Like so many of its genre models, Tony Gayton’s script offers up a plot that’s at times virtually impenetrable. (Remember that even Raymond Chandler couldn’t explain who committed one of the murders in his incredibly complex “The Big Sleep.”) In this case there are twists and false climaxes that even the most observant viewer will probably fail to grasp. What can be said with confidence is that the story centers on a cooly detached addict named Danny (Val Kilmer) who spends his life in the L.A. methamphetamine subculture in tandem with a sweet-natured buddy, Jimmy the Finn (Peter Sarsgaard). But he’s also an informant to a pair of narcs named Morgan (Doug Hutchison) and Garcetti (Anthony LaPaglia): in one memorable sequence, he puts them onto a hop-headed dealer called Bobby (Glenn Plummer, in an extravagantly exaggerated performance), who winds up dead as a result. Danny, moreover, proves much more complicated than he initially seems: he periodically goes into foggy reveries about his idyllic former life with his wife Liz (Chandra West) and ruminates on his prior career as a jazz trumpeter named Tom; and in the present he takes a protective stance toward a dissipated neighbor, Collette (Deborah Kara Unger), who’s regularly abused by her brutal boyfriend Quincy (Luis Guzman). At the same time he’s immersing himself within a coterie of addicts that includes bug-eyed Kujo (Adam Goldberg) and his bevy of oddly decked-out associates (in one memorable scene a juiced-up Kujo lays out a plan for a heist, which is prospectively portrayed for us as a complete foul-up).
The plot thickens further after Danny, learning that he’s been fingered as a snitch, becomes terrified when he notices a strange car stalking him. To get cash to flee L.A., he arranges a big drug buy between a mysterious Oriental who acts like a cowboy (B.D. Wong) and a completely spaced-out supplier called Pooh-Bear (Vincent D’Onofrio)–an enterprise from which he’ll supposedly walk away with a tidy profit himself. It’s at this point that “The Salton Sea” enters really strange turf; suspicion, duplicity, revenge and extreme violence boil up, and in the character of Pooh-Bear the movie takes on a fever-pitch of weirdness. Playing his part with a gusto that in any other cinematic environment would be incredibly over-the-top but here seems only to represent a slightly higher level of outrageousness, D’Onofrio–cackling and snorting through a plastic nose that replaces the one Pooh-Bear lost to excessive cocaine use–abandons every semblance of reality to fashion a figure so grotesque as to resemble a gargoyle on speed. Pooh- Bear delights in threatening the private parts of people whose loyalty he doubts with a caged but very aggressive badger; he rejoices in staging the Kennedy assassination on the grounds of his desert hideout, using remote-control toy cars with pigeons for passengers and his henchman acting the roles of multiple gunmen; he snickers while suggesting that he’s offering the brains of a human victim to a lunchtime guest. D’Onofrio, again having gained ample weight for the part (as he once did for “Full Metal Jacket”) seizes upon every quirk and perversity of the role with an abandon that even Orson Welles (whom the actor once played, in “Ed Wood”) would have envied. (Indeed, the performance that D’Onofrio’s Pooh-Bear most calls to mind is Welles’ as the huge, lumbering, putty-nosed but disintegrating Hank Quinlan in “Touch of Evil”–a picture in its own way as delightfully excessive as this one.) A series of bloody climaxes tie everything up–or at least are supposed to–but you’re likely to be scratching your head over some plot holes even as you’re giggling over the audaciousness of it all while the final credits roll.
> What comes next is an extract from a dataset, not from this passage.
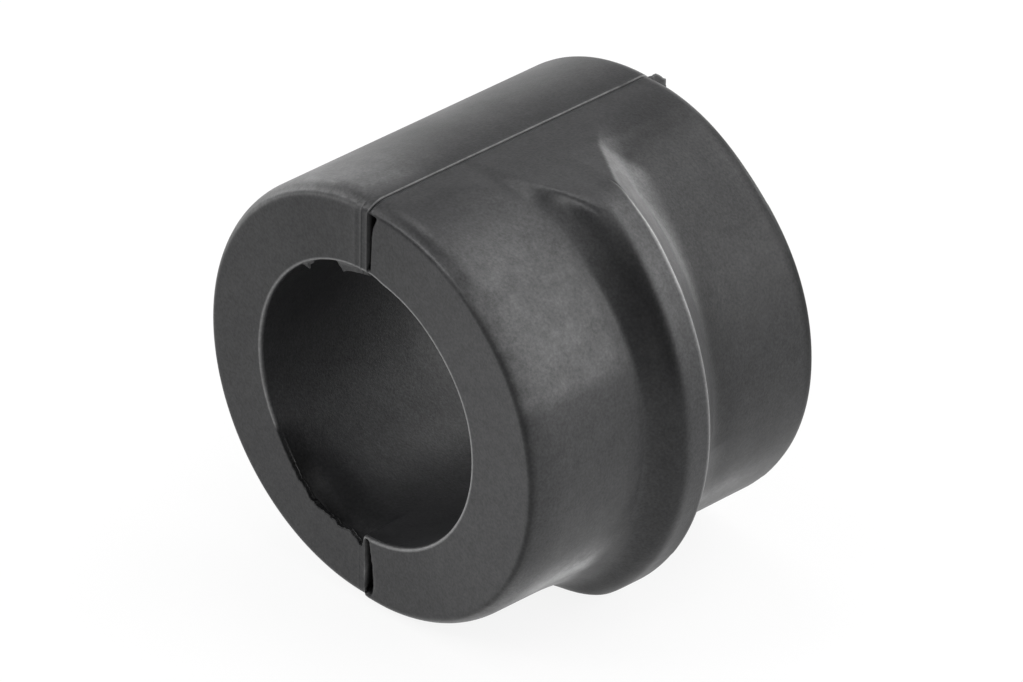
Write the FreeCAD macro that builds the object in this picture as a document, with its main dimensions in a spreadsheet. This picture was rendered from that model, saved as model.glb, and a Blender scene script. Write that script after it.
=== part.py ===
import FreeCAD, Part
import math
import os
import Sketcher

# Sway bar bushing: one moulded rubber sleeve that sits round the bar inside a clamp.
# Row frame: +Y runs along the bore from the front end to the far end, +Z is up, and the
# origin is the middle of the bore. The mould parted on the plane X = seam_x. The half on
# the -X side is plain; the half on the +X side carries a half ring that locks the sleeve
# in its clamp, and the sleeve rests on the flat under that ring.

doc = FreeCAD.newDocument("bushing")
sheet = doc.addObject("Spreadsheet::Sheet", "sizes")

SIZES = [
    ("sleeve_length", 50.0, "end face to end face"),
    ("bore_radius", 19.65, "hole for the bar"),
    ("wall", 10.35, "rubber between the bore and the round sides"),
    ("outer_radius", "=bore_radius + wall", "round sides of the sleeve, and half its height"),
    ("plain_side_shift", 0.25, "centre of the plain half's arc, towards -X"),
    ("ring_side_shift", 1.9, "centre of the ringed half's arc, towards +X"),
    ("rim_round", 2.0, "rounding of both outer rims"),
    ("mouth_bevel", 0.6, "bevel round both mouths of the bore"),
    ("ring_height", 5.7, "top of the half ring above the sleeve's round side"),
    ("ring_sink", 0.1, "how far both feet of the ring reach under that side"),
    ("ring_anchor", 4.0, "how far the ring's section goes on into the sleeve from there"),
    ("front_toe", 9.6, "start of the front slope, ahead of the middle"),
    ("front_hollow", 6.0, "hollow at the foot of the front slope"),
    ("front_slope", 50.0, "steepest part of the front slope, degrees"),
    ("front_round", 4.5, "round over the front of the ring's top"),
    ("back_edge", 2.5, "sharp back edge of the ring's top, behind the middle"),
    ("back_slope", 45.0, "slope just behind that edge, degrees"),
    ("back_hollow", 22.0, "long shallow hollow behind the ring"),
    ("flat_overrun", 1.0, "how far the flats' cut runs past the middle"),
    ("seam_x", 0.3, "plane where the two mould halves met"),
    ("groove_depth", 1.2, "sunken seam in the front face"),
    ("groove_bore_width", 0.8, "its width beside the bore"),
    ("groove_rim_width", 1.6, "its width at the outer rim"),
    ("groove_overrun", 1.0, "how far its cut runs past the bore's wall and past the rim"),
    ("tab_reach", 2.8, "how far the scrap of flash stands out of the far end"),
    ("tab_drop", 0.7, "top of the scrap, below the top of the sleeve"),
    ("tab_depth", 4.8, "height of the scrap"),
    ("tab_width", 0.7, "thickness of the scrap"),
]
sheet.set("A1", "name")
sheet.set("B1", "value")
sheet.set("C1", "what it is")
for row, (name, value, note) in enumerate(SIZES, start=2):
    sheet.set(f"A{row}", name)
    sheet.set(f"B{row}", str(value))
    sheet.set(f"C{row}", note)
    sheet.setAlias(f"B{row}", name)
doc.recompute()
size = {name: float(sheet.get(name)) for name, value, note in SIZES}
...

The fun of “The Salton Sea” is tempered at bit by Kilmer’s performance as Danny/Tom; the actor rouses himself to occasionally sharp line readings and some bursts of energy, but more often he’s so subdued and lethargic that you wonder whether he’s trying to figure out the plot, too. (It’s difficult to tell whether Kilmer’s designed the performance as a cleverly ironic twist on the standard angst-ridden noir hero or whether it results simply from indolence.) Some of the other players don’t make the best impression, either. Goldberg, for instance, works much too hard at appearing off-kilter, Hutchison and LaPaglia are basically dull, Guzman is below his prime, and Wong doesn’t do much with what could have been a really eye-catching character. The women– Unger and West–are completely disposable, while R. Lee Ermey and Shirley Knight are wasted in a single scene that refers back to the hero’s former life. But there’s sufficient compensation in D’Onofrio’s wickedly funny turn, in Plummer’s outrageous cameo, and–remarkably enough–in Sarsgaard’s lovely rendering of Danny’s unpretentious, goofy buddy. Sarsgaard was utterly credible as the murderous lout in “Boys Don’t Cry,” and here he’s perfectly natural playing a likable schlub who’s sort of a handsomer, sweeter version of the kind of hopped-up guy Steve Zahn often essays. Sarsgaard shows remarkable range and charisma, marking him as a young actor to watch. Technically the picture is a marvelous feast, with Mokri’s bravura camerawork and Thomas Newman’s evocative score interacting beautifully.
All told, the elegance and audacity evident in “The Salton Sea” result in an oddly gripping experience. The picture’s drowsy, hypnotic tone make it seem like a sultry, lurid dream that one awakens from happy to have experienced it, but feeling in serious need of a shower. If that prospect appeals to you, give it a try.